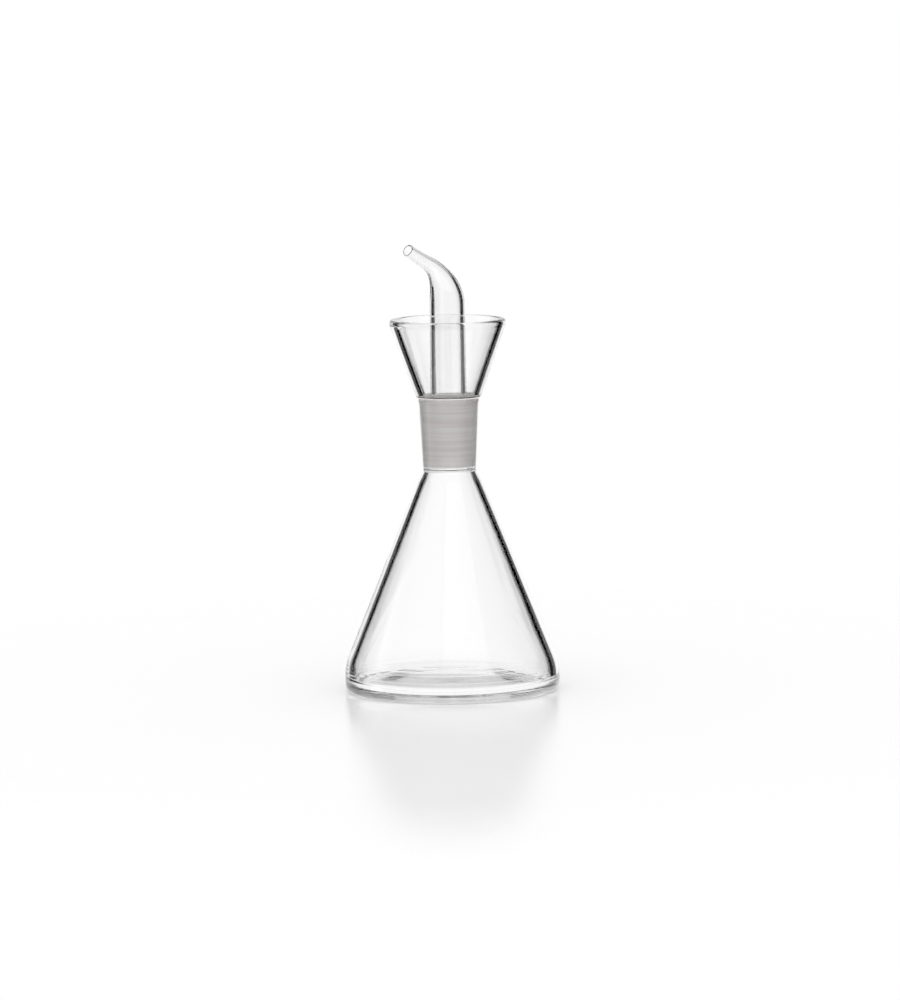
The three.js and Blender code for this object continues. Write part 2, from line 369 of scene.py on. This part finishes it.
def neck_outside(height):
    return neck_bore(height) + NECK_WALL


def clear_glass():
    """Clear glass with the faint waviness of drawn and blown walls."""
    material = bpy.data.materials.new("clear_glass")
    material.use_nodes = True
    nodes = Nodes(material.node_tree)
    place = nodes.add("ShaderNodeTexCoord").outputs["Object"]
    waves = nodes.noise(place, WAVE_SCALE, 2.0)
    bump = nodes.add("ShaderNodeBump", {"Height": waves, "Strength": 0.04, "Distance": 0.0002}).outputs[0]
    glass = nodes.add("ShaderNodeBsdfPrincipled", {
        "Base Color": WHITE,
        "Roughness": 0.0,
        "IOR": GLASS_INDEX,
        "Transmission Weight": 1.0,
        "Normal": bump,
    })
    nodes.add("ShaderNodeOutputMaterial", {"Surface": glass.outputs[0]})
    return material


def ground_glass():
    """Ground matt glass with fine level grinding lines and broader level bands. Its level faces and the
    funnel's foot scatter more light."""
    material = bpy.data.materials.new("ground_glass")
    material.use_nodes = True
    nodes = Nodes(material.node_tree)
    place = nodes.add("ShaderNodeTexCoord").outputs["Object"]
    facing = nodes.add("ShaderNodeTexCoord").outputs["Normal"]
    level = nodes.smooth(nodes.math("ABSOLUTE", nodes.upward(facing)), UPRIGHT_SLOPE, LEVEL_SLOPE)
    above_seat = nodes.smooth(nodes.upward(place), SEAT - SEAT_BLEND, SEAT)
    scattering = nodes.greater(level, above_seat)
    clearness = nodes.math("MULTIPLY_ADD", scattering, -LEVEL_LOSS, UPRIGHT_CLEARNESS)

    lines = nodes.noise(place, GRIND_SCALE, 3.0)
    bump = nodes.add("ShaderNodeBump", {"Height": lines, "Strength": 0.2, "Distance": 0.0001}).outputs[0]
    roughness = nodes.add("ShaderNodeMapRange", {
        "Value": lines,
        "From Min": GRIND_LOW,
        "From Max": GRIND_HIGH,
        "To Min": SMOOTHEST_GRIND,
        "To Max": ROUGHEST_GRIND,
    }).outputs[0]

    broad = nodes.noise(place, BAND_SCALE, 1.0)
    mean = nodes.math("MULTIPLY_ADD", lines, 0.5, nodes.product(broad, 0.5))
    colours = {0: nodes.smooth(mean, BAND_LOW, BAND_HIGH), 6: DARK_GRIND, 7: PALE_GRIND}
    colour = nodes.add("ShaderNodeMix", colours, data_type="RGBA").outputs[2]
    glass = nodes.add("ShaderNodeBsdfPrincipled", {
        "Base Color": colour,
        "Roughness": roughness,
        "IOR": GLASS_INDEX,
        "Transmission Weight": clearness,
        "Normal": bump,
    })
    nodes.add("ShaderNodeOutputMaterial", {"Surface": glass.outputs[0]})
    return material


def near(value, target):
    """Whether a length is the target but for rounding."""
    return abs(value - target) < TAPER_TOUCH


def flask_outline():
    """Points of the flask's and neck's wall: up the outside from the foot's middle, in at the mouth and down
    the inside to the floor's middle."""
    neck_radius = neck_outside(FLASK_TOP)
    band_top = corner(FLASK_RADIUS, BAND_HEIGHT, BAND_ROUND)
    shoulder = corner(neck_radius + SHOULDER_SPREAD, BAND_HEIGHT + CONE_HEIGHT, SHOULDER_ROUND)
    neck_foot = corner(neck_radius, FLASK_TOP - NECK_STUB, NECK_ROUND)
    lip_start = NECK_TOP - LIP_HEIGHT
    bore_top = FLASK_TOP + JOINT_LENGTH

    floor_line = (Vector((0, BASE_THICKNESS)), Vector((1, 0)))
    band_line = (Vector((FLASK_RADIUS - BAND_WALL, 0)), Vector((0, 1)))
    cone_line = wall_line(band_top[0], shoulder[0], BAND_WALL, FLASK_WALL)
    ledge_line = (Vector((0, LEDGE_TOP)), Vector((1, 0)))

    return rounded_outline([
        corner(0, BASE_RISE),
        corner(FLASK_RADIUS * RISE_SHOULDER, BASE_RISE * RISE_LEFT, RISE_ROUND),
        corner(FLASK_RADIUS - STANDING_EDGE, 0, STANDING_ROUND),
        corner(FLASK_RADIUS, 0, HEEL_ROUND),
        band_top,
        shoulder,
        neck_foot,
        corner(neck_outside(lip_start), lip_start, LIP_BLEND),
        corner(neck_outside(lip_start) + LIP_FLARE, NECK_TOP, LIP_ROUND),
        corner(neck_bore(bore_top) + MOUTH_FLARE, NECK_TOP, MOUTH_ROUND),
        corner(neck_bore(bore_top), bore_top, BORE_TOP_ROUND),
        corner(neck_bore(LEDGE_TOP), LEDGE_TOP, LEDGE_EDGE_ROUND),
        crossing(cone_line, ledge_line, LEDGE_ROUND),
        crossing(band_line, cone_line, BAND_ROUND - BAND_WALL),
        crossing(floor_line, band_line, INNER_HEEL_ROUND),
        corner(0, BASE_THICKNESS),
    ], closed=False)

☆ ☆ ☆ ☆

**Written exercise:**
Repeat the material word for word from its opening line up to and including the line containing "scattering, -LEVEL_LOSS, UPRIGHT_CLEARNESS)".

**Response:**
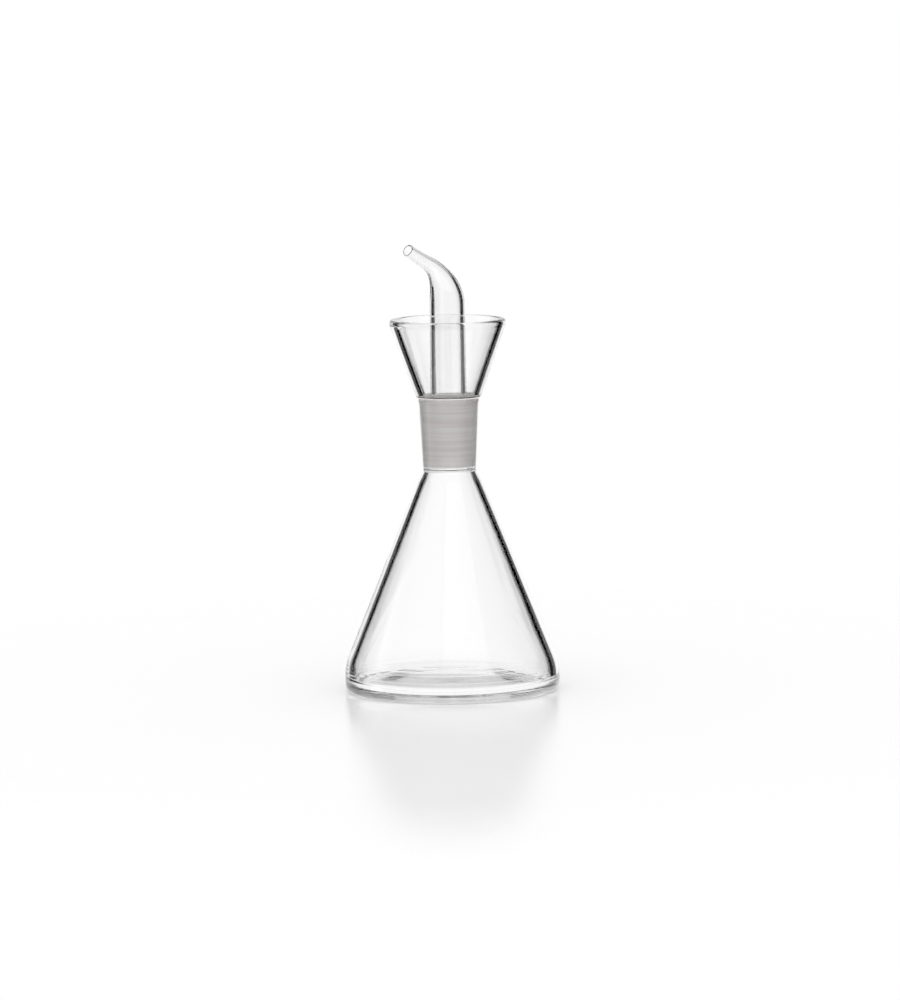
The three.js and Blender code for this object continues. Write part 2, from line 369 of scene.py on. This part finishes it.
def neck_outside(height):
    return neck_bore(height) + NECK_WALL


def clear_glass():
    """Clear glass with the faint waviness of drawn and blown walls."""
    material = bpy.data.materials.new("clear_glass")
    material.use_nodes = True
    nodes = Nodes(material.node_tree)
    place = nodes.add("ShaderNodeTexCoord").outputs["Object"]
    waves = nodes.noise(place, WAVE_SCALE, 2.0)
    bump = nodes.add("ShaderNodeBump", {"Height": waves, "Strength": 0.04, "Distance": 0.0002}).outputs[0]
    glass = nodes.add("ShaderNodeBsdfPrincipled", {
        "Base Color": WHITE,
        "Roughness": 0.0,
        "IOR": GLASS_INDEX,
        "Transmission Weight": 1.0,
        "Normal": bump,
    })
    nodes.add("ShaderNodeOutputMaterial", {"Surface": glass.outputs[0]})
    return material


def ground_glass():
    """Ground matt glass with fine level grinding lines and broader level bands. Its level faces and the
    funnel's foot scatter more light."""
    material = bpy.data.materials.new("ground_glass")
    material.use_nodes = True
    nodes = Nodes(material.node_tree)
    place = nodes.add("ShaderNodeTexCoord").outputs["Object"]
    facing = nodes.add("ShaderNodeTexCoord").outputs["Normal"]
    level = nodes.smooth(nodes.math("ABSOLUTE", nodes.upward(facing)), UPRIGHT_SLOPE, LEVEL_SLOPE)
    above_seat = nodes.smooth(nodes.upward(place), SEAT - SEAT_BLEND, SEAT)
    scattering = nodes.greater(level, above_seat)
    clearness = nodes.math("MULTIPLY_ADD", scattering, -LEVEL_LOSS, UPRIGHT_CLEARNESS)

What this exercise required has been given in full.